### Exercise goal
Only lines holding the string "with" are wanted; copy each one from the material.

####################

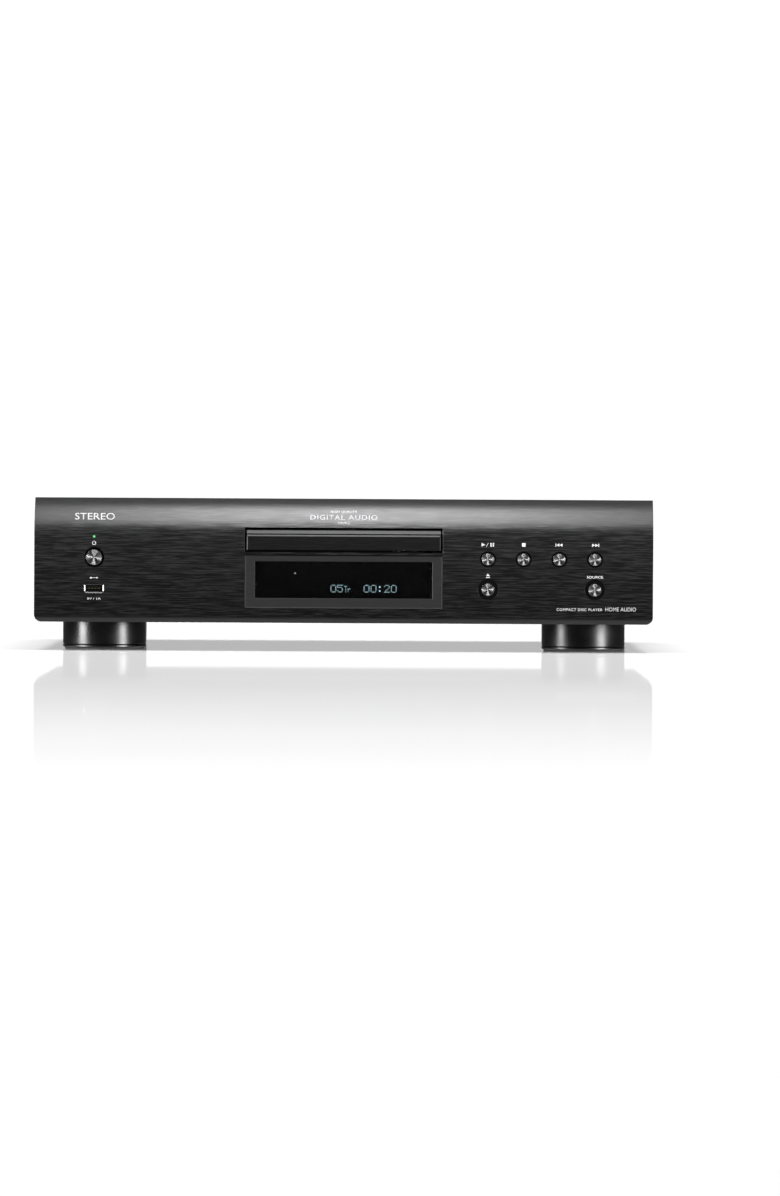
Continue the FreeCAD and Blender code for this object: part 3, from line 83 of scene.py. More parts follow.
# ---------------------------------------------------------------- materials
class Nodes:
    """Adds nodes to one node tree and links them."""

    def __init__(self, tree):
        self.tree = tree

    def feed(self, socket, value):
        """Gives an input a link, a colour, a vector or a number."""
        if isinstance(value, bpy.types.NodeSocket):
            self.tree.links.new(value, socket)
        elif socket.type == "RGBA":
            socket.default_value = (*value, 1.0)
        else:
            socket.default_value = value

    def node(self, kind, inputs=None, **settings):
        made = self.tree.nodes.new("ShaderNode" + kind)
        for key, value in settings.items():
            setattr(made, key, value)
        for key, value in (inputs or {}).items():
            self.feed(made.inputs[key], value)
        return made

    def place(self, scale=1.0):
        """Object coordinates in millimetres, scaled by one number or along each axis."""
        sizes = tuple(s / MM for s in (scale if isinstance(scale, tuple) else (scale,) * 3))
        where = self.node("TexCoord").outputs["Object"]
        return self.node("Mapping", {"Vector": where, "Scale": sizes}).outputs["Vector"]

    def noise(self, scale, detail=2.0, rough=0.5, where=None):
        """Noise whose grain is 1 / scale millimetres, at the object's own coordinates or at others."""
        if where is None:
            vector = self.place(scale)
        else:
            vector = self.node("Mapping", {"Vector": where, "Scale": scale}).outputs["Vector"]
        found = self.node("TexNoise", {"Vector": vector, "Scale": 1.0, "Detail": detail, "Roughness": rough})
        return found.outputs["Fac"]

    def spread(self, value, low, high, start=0.0, end=1.0):
        """Maps start..end of a value to low..high."""
        return self.node("MapRange", {"Value": value, "From Min": start, "From Max": end, "To Min": low,
                                      "To Max": high}).outputs["Result"]

    def colours(self, value, *stops):
        """A colour ramp with (position, colour) stops."""
        ramp = self.node("ValToRGB", {"Fac": value})
        elements = ramp.color_ramp.elements
        while len(elements) < len(stops):
            elements.new(0.5)
        for element, (position, colour) in zip(elements, stops):
            element.position = position
            element.color = (*colour, 1.0)
        return ramp.outputs["Color"]

    def mottled(self, value, colour, low, high):
        """A colour that a noise makes darker and lighter, between two factors."""
        return self.colours(value, (NOISE[0], tinted(colour, low)), (NOISE[1], tinted(colour, high)))

    def mix(self, factor, first, second):
        made = self.node("Mix", {0: factor, 6: first, 7: second}, data_type="RGBA")
        return made.outputs[2]

    def math(self, operation, first, second=0.0):
        return self.node("Math", {0: first, 1: second}, operation=operation).outputs["Value"]


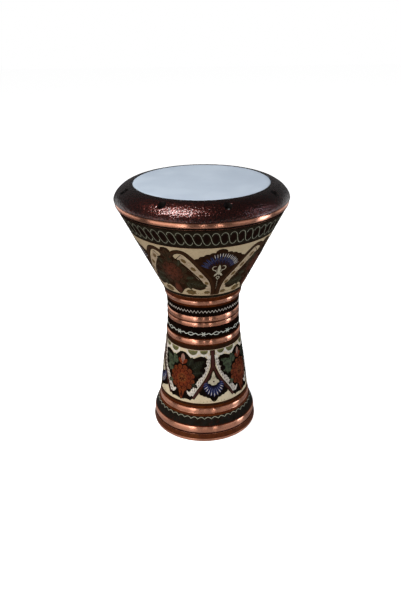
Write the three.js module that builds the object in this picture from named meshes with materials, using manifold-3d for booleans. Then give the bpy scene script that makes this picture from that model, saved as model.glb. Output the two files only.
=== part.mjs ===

####################

### Written response
        """A colour ramp with (position, colour) stops."""
Write the three.js module that builds the object in this picture from named meshes with materials, using manifold-3d for booleans. Then give the bpy scene script that makes this picture from that model, saved as model.glb. Output the two files only.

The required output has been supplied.